Guillermo Verdecchia is a writer of drama, fiction, and film; a director, dramaturge, actor, and translator whose work has been seen and heard on stages, screens, and radios across the country and around the globe. The author, or co-author, of, among other works, The Noam Chomsky Lectures and Insomnia (with Daniel Brooks); Fronteras Americanas, The Terrible but Incomplete Journals of John D., bloom; A Line in the Sand (with Marcus Youssef), and the controversial Adventures of Ali and Ali and the aXes of Evil (with Camyar Chai and Marcus Youssef). He is a recipient of the Governor General’s Award for Drama, a four-time winner of the Chalmers Canadian Play Award, a recipient of Dora and Jessie Awards, and sundry film festival awards for his film Crucero/Crossroads, based on Fronteras Americanas and made with Ramiro Puerta. He lives in Toronto with Tamsin Kelsey, his partner of many years, and their two children.

Marcus Youssef is based on unceded Coast Salish Territory, a.k.a. Vancouver, Canada. His fifteen or so plays have been produced in multiple languages in scores of theatres in twenty countries across North America, Europe, and Asia, from Seattle to New York to Reykjavik, London, Venice, Hong Kong, Vienna, Athens, Frankfurt, and Berlin. In 2017, Marcus received Canada’s most prestigious theatre award, the Siminovitch Prize in Theatre, for his body of work as a playwright. He is also the recipient of Berlin’s Ikarus Theatre Prize, the Vancouver Mayor’s Arts Award, the Rio Tinto Alcan Performing Arts Award, the Floyd S. Chalmers Canadian Play Award, the Seattle Times Footlight Award, the Vancouver Critics’ Innovation Award (three times), and the Canada Council Staunch-Lynton Award. Marcus co-founded the East Vancouver artist-run production hub Progress Lab 1422 and was the inaugural chair of the City of Vancouver’s Arts and Culture Policy Council. Talon has published his Adrift, Adventures of Ali & Ali and the aXes of Evil, Ali and Ali, Jabber, King Arthur’s Night and Peter Panties, and Winners and Losers. He is currently International Artistic Associate at Farnham Maltings in the UK, Playwright in Residence at Tarragon Theatre, and Artistic Associate at Neworld Theatre in Vancouver. Marcus also sits on SCALE, a national arts roundtable formed in partnership with the Climate Emergency Unit of the David Suzuki Foundation, inspired by Seth Klein’s remarkable book, A Good War: Mobilizing Canada for the Climate Emergency.
Contributor Notes

Camyar Chai has worked in theatre and film for more than twenty years and is the founder of Vancouver’s acclaimed Neworld Theatre. He has worked as a freelance actor, director, and writer as well as an arts educator.

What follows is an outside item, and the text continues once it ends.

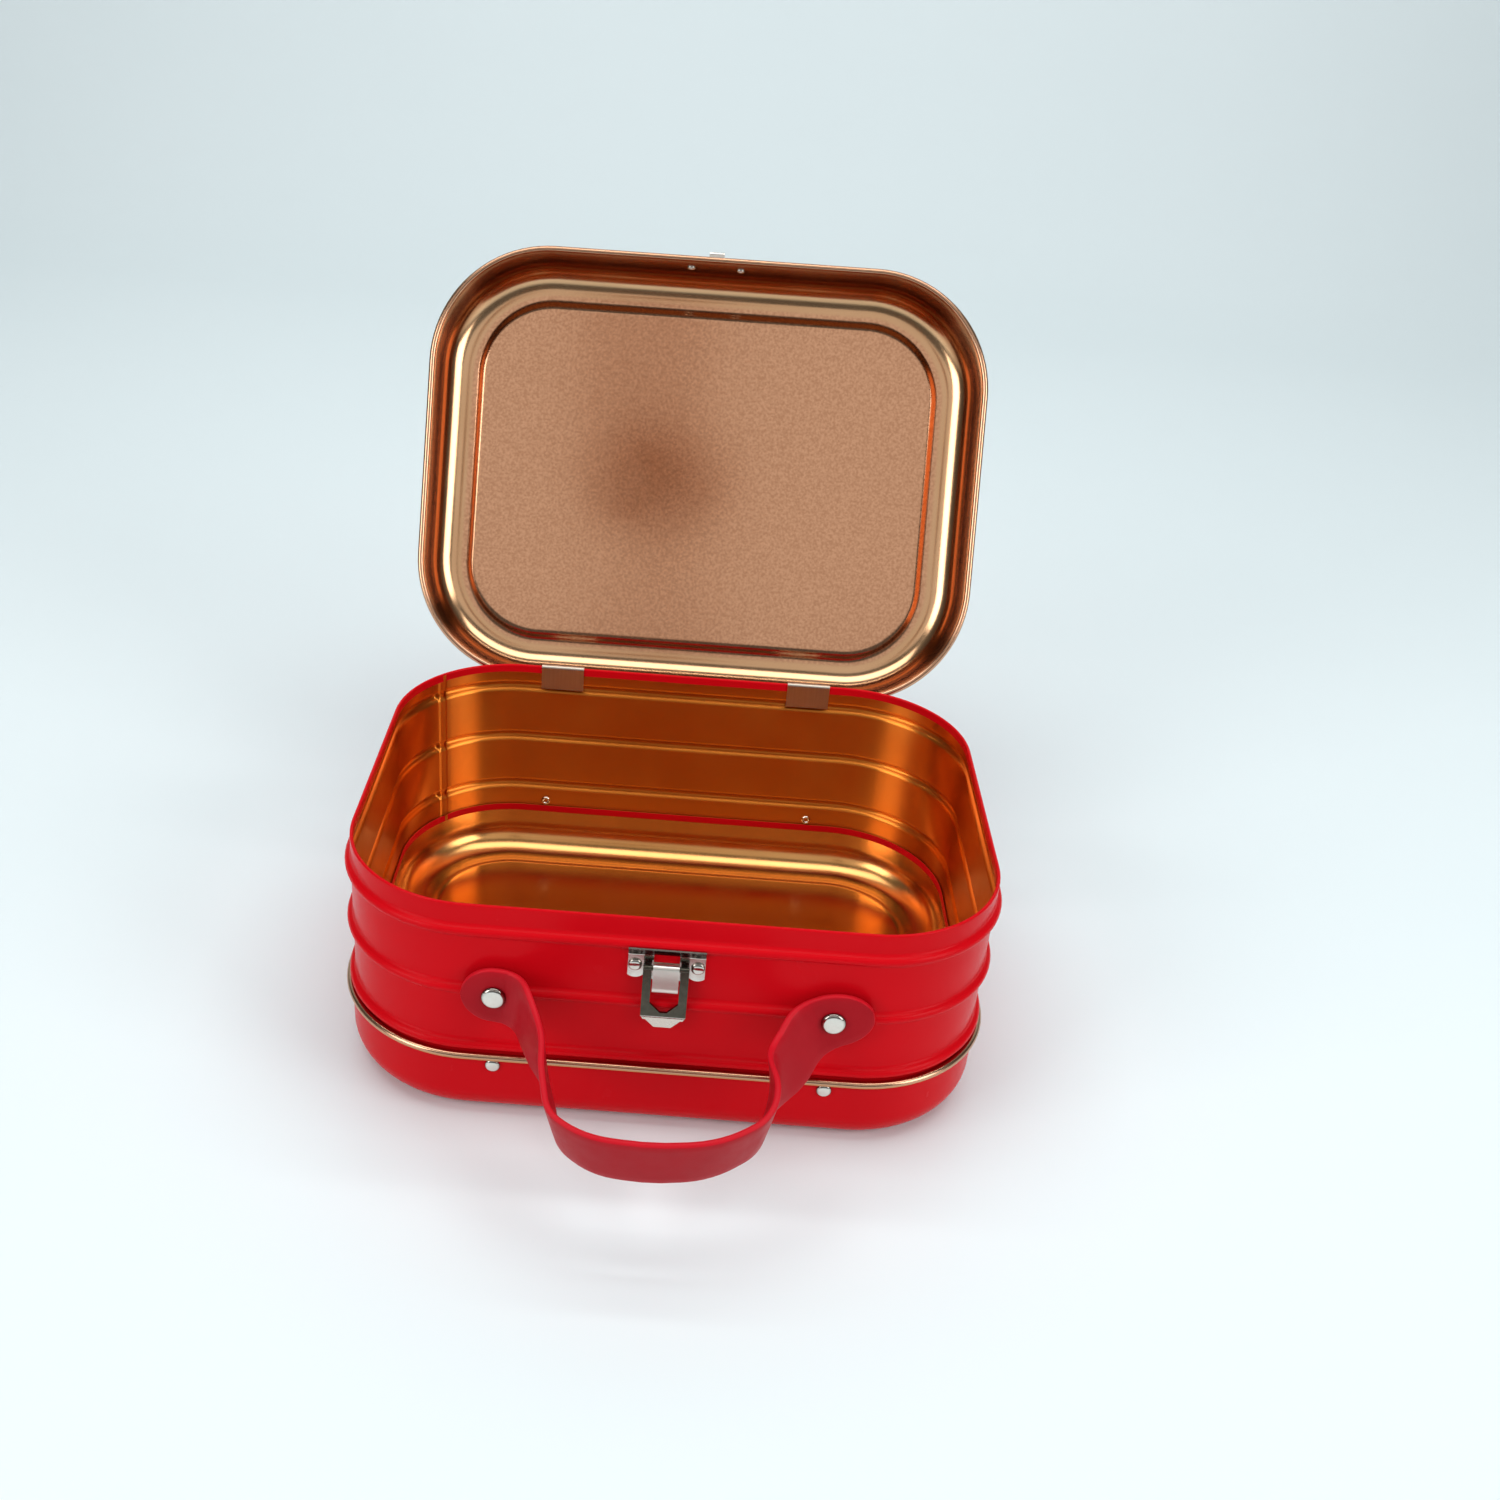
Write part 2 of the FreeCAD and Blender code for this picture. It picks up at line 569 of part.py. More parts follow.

Guillermo Verdecchia is a writer of drama, fiction, and film; a director, dramaturge, actor, and translator whose work has been seen and heard on stages, screens, and radios across Canada and around the globe. He is a recipient of the 1993 Governor General’s Award for Drama, for Fronteras Americanas.

 

Many of Marcus Yousseff’s plays were written or created with friends and colleagues. They include Winners and Losers, Leftovers, Jabber, How Has My Love Affected You?, Ali and Ali and the aXes of Evil, Adrift, Peter Panties, and A Line in the Sand. These have been performed across North America, Australia, and Europe, and recently off-Broadway. Marcus’s plays are also translated into multiple languages and published by Talonbooks and Playwrights Canada Press.

Well-known in Vancouver as a cultural advocate, Marcus is artistic director of Neworld Theatre, co-founder of Progress Lab 1422, and chair of the city of Vancouver’s Arts and Culture Policy Council.

Editorial Review

“Razor-sharp timing in a play loaded with controversy … funny and disturbing, all at the same time. It looks at both sides of the terrorism issue, from the point of view of the government and from the point of view of the accused, and both are deeply troubling.”